Treat the initial burst of motivation as scarce, perishable fuel and spend it on the hardest part, which is starting the actual behavior right away. Most people waste early motivation on researching and preparing, and by the time they are ready to begin it has evaporated. Instead, do a real first session while the willingness is still high, even a clumsy fifteen-minute one, because you are unlikely to feel that motivated again for a while and beginning is the thing that is hardest to do without it.

What is the role of willpower if it runs out so quickly?

Its job is not to carry the whole journey but to force the behavior into existence long enough for a system to take over. You spend limited early willpower on getting the first repetitions done and, most importantly, on building the routine, schedule, and environment that will later run the behavior automatically. In other words, you invest willpower in building something more durable than willpower. Once the habit forms, the system does the work and you no longer need constant self-control.

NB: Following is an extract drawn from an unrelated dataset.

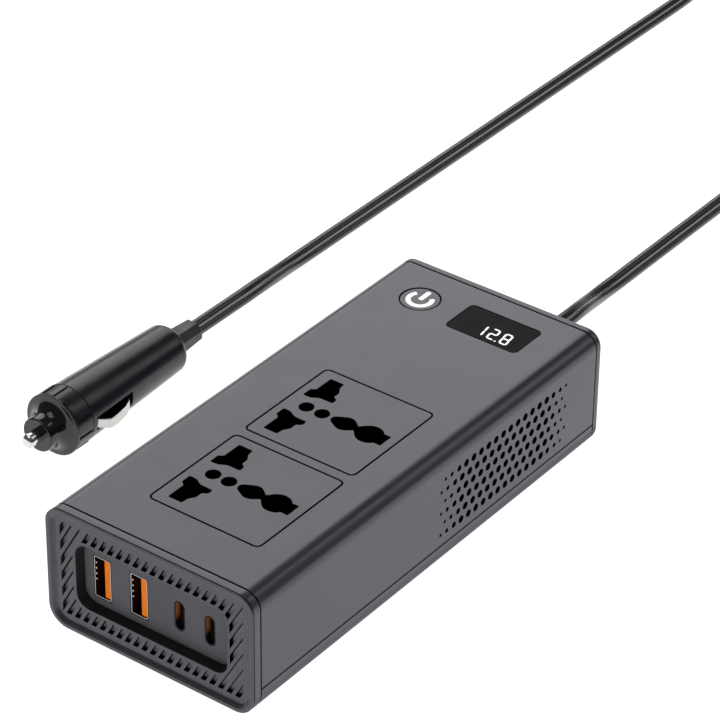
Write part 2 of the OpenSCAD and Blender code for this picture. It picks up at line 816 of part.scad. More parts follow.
upper_shell();
base_tray();
front_collar();
front_bezel();
pocket_liner();
port_panel();
rear_cap();
feet();
case_screws();
socket_face(socket_ys[0]);  // socket_face_front
socket_face(socket_ys[1]);  // socket_face_rear
socket_block(socket_ys[0]);  // socket_block_front
socket_block(socket_ys[1]);  // socket_block_rear
live_contacts();
neutral_contacts();
earth_contacts();
power_button();
button_symbol();
tact_switch();
display_window();
display_digits();
display_module();
control_board();
main_board();
transformer_core();
transformer_winding();
choke_core();
choke_winding();
capacitors();
transistors();
heat_sink();
board_fuse();
fan_frame();
fan_rotor();
dc_leads();
usb_board();
usb_a_shells();
usb_a_tongues();
usb_c_shells();
usb_c_tongues();
cord_gland();
cord_from_case();
cord_coil();
cord_tie();
cord_to_plug();
plug_barrel();
plug_collar();
plug_nose();
plug_tip();
plug_fuse();
tip_spring();
plug_carrier();
plug_contact_right();
plug_contact_left();
plug_boot();
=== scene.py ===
# %% [markdown]
# # A car power inverter, piece by piece
# A slim inverter turns a car's 12 volts into mains current. This lesson builds its looks
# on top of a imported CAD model, which stays fixed. Each step says what the piece is on the
# real thing, how it could be made, and why one way was chosen.

# %% Load the fixed frame
import math

import bmesh
import bpy
from mathutils import Matrix, Vector


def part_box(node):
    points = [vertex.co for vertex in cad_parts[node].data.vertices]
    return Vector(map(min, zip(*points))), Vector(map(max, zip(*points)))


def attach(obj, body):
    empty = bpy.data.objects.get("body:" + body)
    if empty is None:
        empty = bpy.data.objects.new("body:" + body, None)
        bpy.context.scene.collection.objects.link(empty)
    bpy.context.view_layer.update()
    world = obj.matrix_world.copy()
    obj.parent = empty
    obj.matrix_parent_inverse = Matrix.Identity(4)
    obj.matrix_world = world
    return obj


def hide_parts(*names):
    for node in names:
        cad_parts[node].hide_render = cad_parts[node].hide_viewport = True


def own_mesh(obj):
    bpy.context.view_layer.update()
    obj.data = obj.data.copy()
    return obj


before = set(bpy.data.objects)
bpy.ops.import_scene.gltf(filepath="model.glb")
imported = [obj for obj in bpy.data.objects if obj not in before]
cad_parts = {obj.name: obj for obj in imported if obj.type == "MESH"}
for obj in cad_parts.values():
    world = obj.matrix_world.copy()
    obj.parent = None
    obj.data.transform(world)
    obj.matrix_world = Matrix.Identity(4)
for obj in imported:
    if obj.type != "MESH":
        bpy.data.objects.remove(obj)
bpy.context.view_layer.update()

MM = 0.001

# %% [markdown]
# ## Camera
# The camera looks down on the case from its front right corner. A long lens keeps the
# far end nearly as large as the near end. It could be aimed with a constraint, but three
# plain turns (lean, heading, and a hair of roll) are easy to read and never move.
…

How do early wins help with learning?

Early wins give you concrete evidence that the effort is working, which refuels motivation and lowers the willpower cost of the next session. At the start you have no proof you can learn the thing, and that lack of belief makes every session harder. By structuring the early learning so you achieve something small and tangible quickly, you convert abstract faith into demonstrated capability, and the feeling that it is actually working becomes its own fuel, making motivation partly self-sustaining.

When do habits and systems take over from willpower?

The handoff happens as the behavior accumulates enough repetition, anchored to a consistent time and trigger, to start becoming a default. Early on, every session is a decision requiring willpower. With enough repetitions, the behavior begins to run more automatically the way established habits do, requiring far less conscious effort. The willpower you spent forcing the early sessions was buying exactly those repetitions, and once the habit is established, the system sustains it.

Why does the order of willpower then systems matter so much?

Because getting it wrong causes the two most common failures. People who are told willpower does not work sometimes wait for a system to carry them that cannot exist yet, so they never start. People who try to make willpower do the whole job forever burn out from endless white-knuckling. The accurate sequence avoids both: use willpower and motivation hard and deliberately at the start to ignite the behavior and force the early repetitions, then let the system you built take over to sustain it for the long run.